In other words, the managerial elite wanted people to become more docile and dependent on the people running things. In order for that to happen the people needed to lose trust in themselves as “Americans”, whatever that means, and increase their trust in the experts running the system. What those two polls suggest is the exact opposite of what the managerial elite needs to happen.
Things will get interesting in the coming months as inflation, recession and supply chain problems eat into the economic wellbeing of the public. Again, people can and will tolerate just about anything if they have a good economy. Juvenal mocked this about the Romans and many do the same about Americans, but this practicality is the thing that makes civilized life possible.
People get political when forced into it. Bad times force people to look around and update their judgement about society. Those drag queen story hours piss off politically inclined people in good times. In bad times, they infuriate everyone else. In good times, a president who struggles to remember his own name and soils himself in public makes for some good jokes. In bad times it stops being funny.

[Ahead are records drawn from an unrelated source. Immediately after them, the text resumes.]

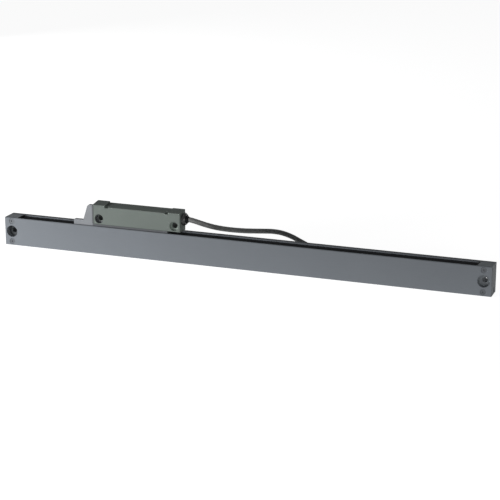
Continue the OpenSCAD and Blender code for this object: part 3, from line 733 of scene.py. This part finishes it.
def seen_as_background(tree):
    """1 for the rays that show the background: from the camera, off gloss or through glass."""
    path = tree.nodes.new("ShaderNodeLightPath").outputs
    either = tree.nodes.new("ShaderNodeMath")
    tree.links.new(path["Is Camera Ray"], either.inputs[0])
    tree.links.new(path["Is Glossy Ray"], either.inputs[1])
    any_of = tree.nodes.new("ShaderNodeMath")
    any_of.use_clamp = True
    tree.links.new(either.outputs[0], any_of.inputs[0])
    tree.links.new(path["Is Transmission Ray"], any_of.inputs[1])
    return any_of.outputs[0]


def add_floor():
    bm = bmesh.new()
    bmesh.ops.create_grid(bm, x_segments=1, y_segments=1, size=FLOOR_HALF)
    floor = add_mesh("floor", bm)
    material = bpy.data.materials.new("floor")
    material.use_nodes = True
    tree = material.node_tree
    tree.nodes.clear()
    shadowed = tree.nodes.new("ShaderNodeBsdfDiffuse")
    shadowed.inputs["Color"].default_value = (FLOOR_WHITE,) * 3 + (1,)
    glow = tree.nodes.new("ShaderNodeEmission")
    glow.inputs["Color"].default_value = (FLOOR_GLOW,) * 3 + (1,)
    tree.links.new(seen_as_background(tree), glow.inputs["Strength"])
    both = tree.nodes.new("ShaderNodeAddShader")
    out = tree.nodes.new("ShaderNodeOutputMaterial")
    tree.links.new(shadowed.outputs[0], both.inputs[0])
    tree.links.new(glow.outputs[0], both.inputs[1])
    tree.links.new(both.outputs[0], out.inputs["Surface"])
    floor.data.materials.append(material)


def add_area_light(name, place, target, size, power):
    data = bpy.data.lights.new(name, "AREA")
    data.shape = "RECTANGLE"
    data.size, data.size_y = size
    data.energy = power
    light = bpy.data.objects.new(name, data)
    light.location = place
    light.rotation_euler = (Vector(place) - Vector(target)).to_track_quat("Z", "Y").to_euler()
    bpy.context.scene.collection.objects.link(light)


def add_world():
    world = bpy.data.worlds.new("world")
    world.use_nodes = True
    tree = world.node_tree
    background = tree.nodes["Background"]
    background.inputs["Color"].default_value = (*DAYLIGHT, 1)
    level = tree.nodes.new("ShaderNodeMapRange")
    level.inputs["To Min"].default_value = DAYLIGHT_STRENGTH
    level.inputs["To Max"].default_value = BACKDROP_GLOW
    tree.links.new(seen_as_background(tree), level.inputs["Value"])
    tree.links.new(level.outputs[0], background.inputs["Strength"])
    bpy.context.scene.world = world


add_floor()
add_world()
for lamp, settings in LAMPS.items():
    add_area_light(lamp, *settings)

bpy.context.scene.view_settings.view_transform = "Standard"
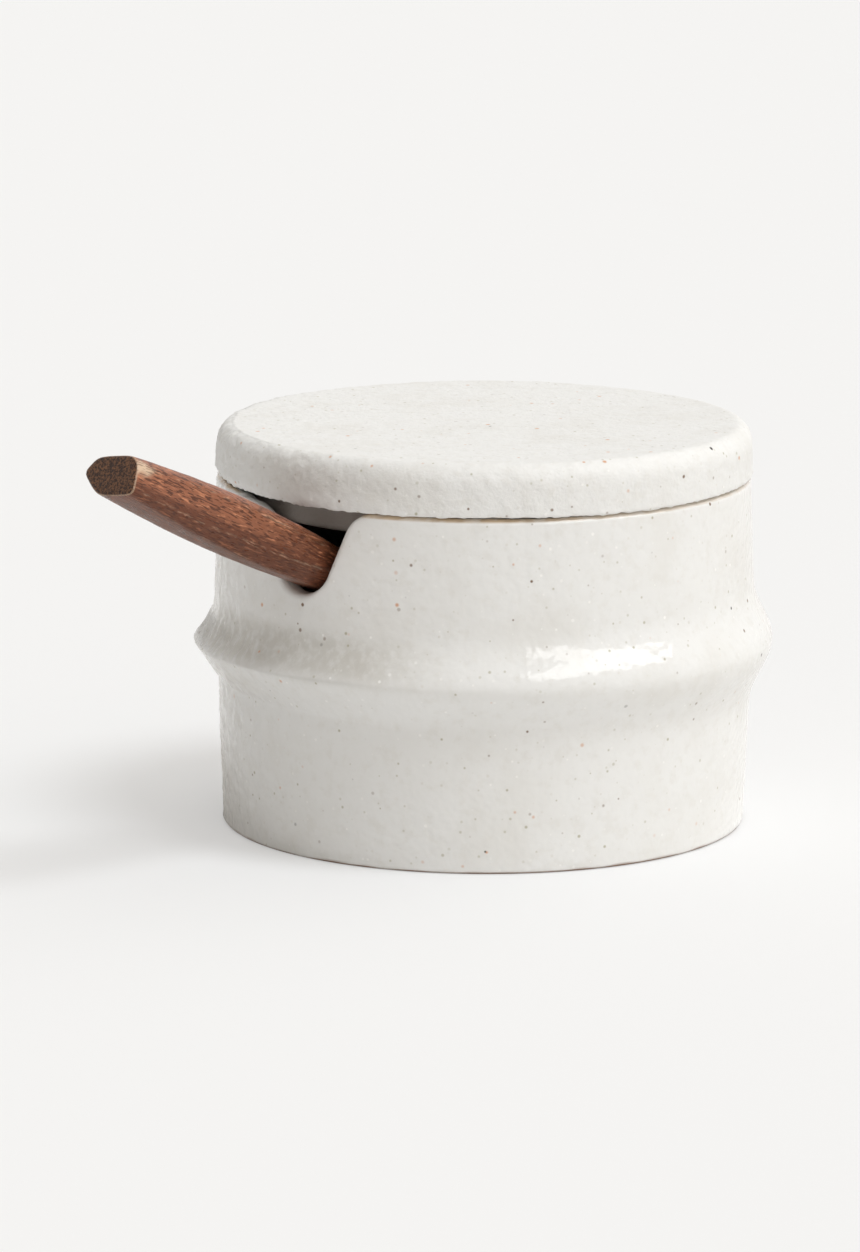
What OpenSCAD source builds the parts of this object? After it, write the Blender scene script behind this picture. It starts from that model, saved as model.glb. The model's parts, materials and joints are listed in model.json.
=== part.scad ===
// A lidded stoneware salt pig with a wooden spoon that leans in a notch in its rim.
// The jar stands on z = 0 with its axis on Z, and its front faces -Y.
// The notch and the spoon are built facing -Y, then turned to their place.

/* [Jar] */
// Height of the jar from the table to its rim
jar_h = 65.4; // [60:0.2:76]
// Outside diameter of the jar at its rim
rim_d = 99.6; // [90:0.2:112]
// How much narrower the jar is at its foot than at its rim
foot_less = 1.7; // [0:0.1:6]
// How much wider than the rim the lower wall would be at the ring's crest
waist_more = 1.4; // [0:0.1:4]
// How much wider than the rim the upper wall would be at the ring's crest
neck_more = 2.2; // [0:0.1:4]
// How much wider than the rim the raised ring is at its crest
ring_more = 9; // [6:0.2:14]
// Height of the ring's crest above the table
ring_z = 34.9; // [28:0.1:38]
// How far the ring's slope reaches below its crest
ring_below = 11; // [8:0.5:16]
// How far the ring's slope reaches above its crest
ring_above = 9; // [6:0.5:12]
// Thickness of the wall at the rim
wall_t = 5.2; // [5:0.1:6]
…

None of this is to suggest that there is a revolution brewing. Right now, inflation is tolerable and gas prices are worrisome for most people. Revolution is a process that starts with a tiny minority realizing that the system is beyond reform. If they are right, this awareness slowly grows among the politically inclined, changing their rhetoric and how they engage with the public at large.
This is what happened when the colonies revolted 250 years ago. A sense of separation between the rulers and the people crept in like the fog. Some people never lost their connection to the king. Others lost it at the first sign of trouble. Most were in the middle somewhere, eventually coming around to the fact that they no longer had a natural bond to the people who claimed to rule over them.
The first rebellion in the colonies was close to a century before the big rebellion that led to independence. In 1676, Nathaniel Bacon led an army of 1,000 Virginia colonists against the governor William Berkeley. They suspected the governor was in league with the Indian tribes, which made him reluctant to go after the tribes that were massacring settlers on the frontier. That should sound familiar.
The fact is, there were many revolts, rebellions and insurrections prior to the war for independence, all of which stemmed from the same problem. The people in charge were not safeguarding the interests of the people. Often, they ignored their duty for personal gain. In time, the general population was in revolt spiritually, if not physically taking up arms. The result was inevitable.
This is where we are in America. Every day, more people have that revolution in the mind where they realize that it is the system that created these loathsome creatures who inhabit positions of authority. The system was not captured by them. The solution is to throw the whole thing into the ocean and start fresh. Perhaps in time January 6th will be Culpepper’s Rebellion or the War of the Regulation.
The American revolution was not a singular event. It was the culmination of a process that began generations earlier. The same is true of all revolutions. The events that made this day possible happened over a long period of time. Present day America is somewhere on the timeline, maybe closer to the end than most realize, but still not quite at the revolting stage. Time will tell.